Jane believes the influence of strong female role models and the belief that women can achieve anything, were positive messages she took from her time at Loreto Kirribilli and says Principal Sister Margaret Honner ibvm epitomised this sentiment. “These strong female leaders instilled a sense of self belief, the importance of education and a thirst for knowledge. When I think of the Mary Ward quote, ‘Women in time to come will do much,’ it’s great to see what’s happening in women’s sport and in society as a whole.”

Jane reflects on her schooldays, “I am so lucky to have been educated in an environment that was so supportive and with the belief that everyone has gifts, where the focus was on developing the whole human. Some people were more focused on the arts or on curriculum but there was the belief that you could achieve anything if you put your mind to it and worked hard. But what you achieved had to be greater than yourself.”

She is now looking forward to the FIFA Women’s World Cup™ and the organisation needed to host what is the second largest football tournament in the world, projected to generate $AU500 million in social and economic benefits. The FFA will also be developing a leadership program for women across the Asia-Pacific region with the goal to make football the sport of choice for women and girls on and off the pitch.

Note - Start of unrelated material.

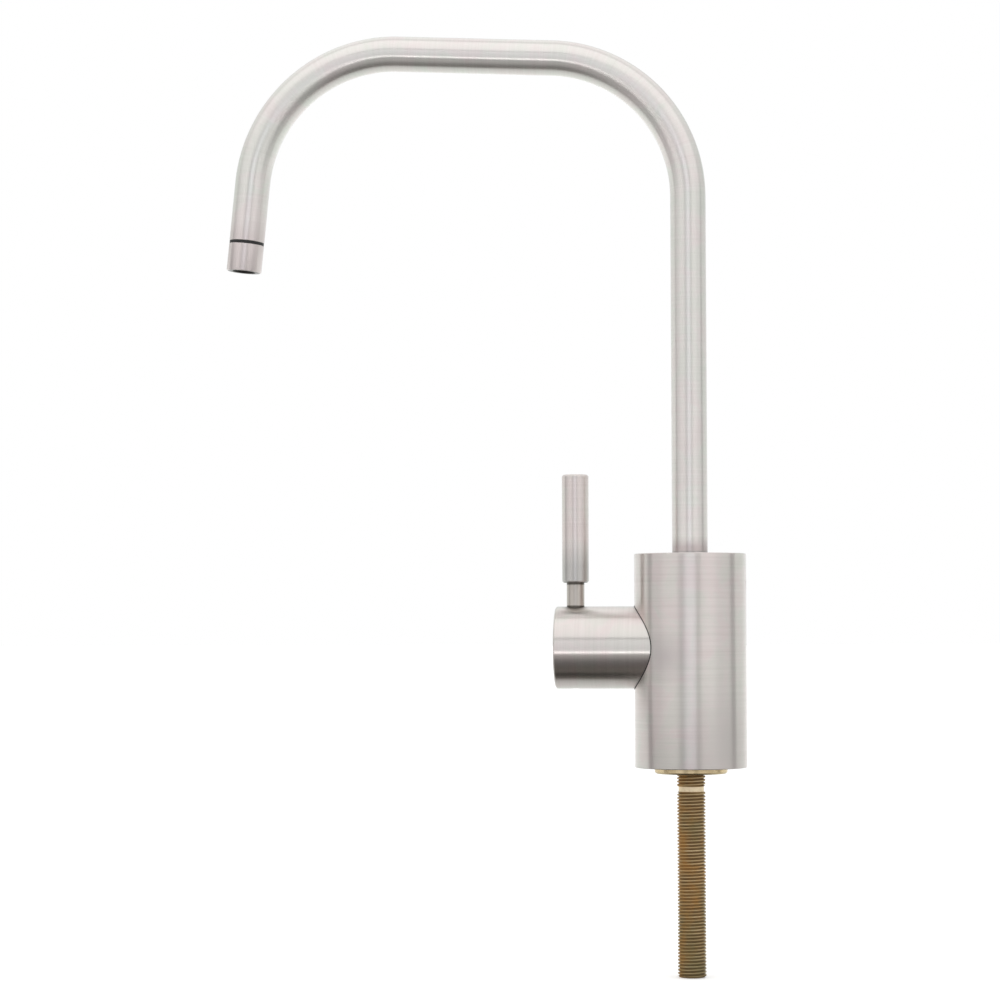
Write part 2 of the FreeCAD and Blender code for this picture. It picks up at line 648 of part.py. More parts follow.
def outlet_screen():
    """Flat mesh disc on top of the flow straightener."""
    radius = TUBE_BORE_R - FIT
    low = -NIPPLE_L - SCREEN_T
    disc = rod(radius, low, -NIPPLE_L)
    reach = radius - STRAIGHTENER_WALL
    steps = int(reach / SCREEN_PITCH)
    holes = []
    for row in range(-steps, steps + 1):
        for column in range(-steps, steps + 1):
            x, y = row * SCREEN_PITCH, column * SCREEN_PITCH
            if math.hypot(x, y) + SCREEN_GAP < reach:
                corner = FreeCAD.Vector(x - SCREEN_GAP / 2, y - SCREEN_GAP / 2, low - 1)
                holes.append(Part.makeBox(SCREEN_GAP, SCREEN_GAP, SCREEN_T + 2, corner))
    return at_outlet(disc.cut(Part.makeCompound(holes)))


PIECES = [body_shell, valve_block, base_flange, threaded_shank, shank_o_ring, cartridge_housing,
          cartridge_o_ring, disc_seal, fixed_disc, spindle_washer, hub_guide_ring, swivel_bushing,
          thrust_washer, spout_screw, spout_tube, spout_spigot, spigot_o_rings, tip_gasket, tip_sleeve,
          flow_straightener, outlet_screen, handle_hub, lever_stem, lever_grip, hub_set_screw,
          spline_insert, spindle, moving_disc, spindle_o_rings, spindle_clip]


def main():
    os.makedirs("parts", exist_ok=True)
    for make in PIECES:
        shape = make()
        shape.exportStep("parts/" + make.__name__ + ".step")
        box = shape.BoundBox
        print(make.__name__, len(shape.Solids), shape.isValid(), round(shape.Volume, 1),
              [round(v, 2) for v in (box.XMin, box.YMin, box.ZMin, box.XMax, box.YMax, box.ZMax)])


main()
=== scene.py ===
# %% [markdown]
# # A slim faucet for cold drinking water
# A brushed steel cylinder stands on a brass flange and a long threaded shank. A barrel with a
# lever lies across it and works the valve, and a thin bent tube carries the water to a short
# outlet sleeve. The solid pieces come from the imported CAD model. This script photographs them:
# it sets the camera and the studio, gives every piece its finish, and makes new surfaces where
# the finish has to follow the shape: the bent tube, the sleeve and the thread. It adds one thin
# piece, the dark seam round the barrel.

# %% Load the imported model
import json
import math

import bpy
import numpy as np
from mathutils import Matrix, Vector


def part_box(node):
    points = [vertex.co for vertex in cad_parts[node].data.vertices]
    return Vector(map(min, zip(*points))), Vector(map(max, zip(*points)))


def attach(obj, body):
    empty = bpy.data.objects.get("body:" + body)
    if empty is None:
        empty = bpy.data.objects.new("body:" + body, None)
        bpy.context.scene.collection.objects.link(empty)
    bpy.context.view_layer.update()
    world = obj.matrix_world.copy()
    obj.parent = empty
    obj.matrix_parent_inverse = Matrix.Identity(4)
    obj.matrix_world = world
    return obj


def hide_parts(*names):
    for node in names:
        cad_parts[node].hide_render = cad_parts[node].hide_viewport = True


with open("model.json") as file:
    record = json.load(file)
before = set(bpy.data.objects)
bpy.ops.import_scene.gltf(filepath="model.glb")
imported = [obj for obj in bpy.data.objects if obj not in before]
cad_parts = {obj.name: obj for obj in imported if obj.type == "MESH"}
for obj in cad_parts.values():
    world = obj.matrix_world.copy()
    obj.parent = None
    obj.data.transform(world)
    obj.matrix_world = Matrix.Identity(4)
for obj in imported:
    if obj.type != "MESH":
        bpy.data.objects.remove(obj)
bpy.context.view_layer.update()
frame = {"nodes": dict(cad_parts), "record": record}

# %% [markdown]
# ## Camera
# The photograph was taken with a longish lens from a little over a metre away, about level
# with the barrel and turned a few degrees, so the front of the body and the underside of the
# arch both show. The place, angles and focal length were worked out from about sixty outline
# points of the faucet, for a square picture whose centre is the lens axis. So the lens needs
# no shift, and the camera is simply placed.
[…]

Discussions with FIFA have already begun and Jane says the next six months will be spent regrouping and setting the foundations to go forward and deliver the best ever FIFA Women’s World Cup™. She is keen, however, to clarify that the win was a team effort and could not have been achieved without the support of many different parties including the Matildas, the Federal Government, a dedicated Bid Team and the FFA.

The development of women in sport, creating a platform for gender equality and promoting Australia on the global sporting stage certainly seem to qualify as making a difference.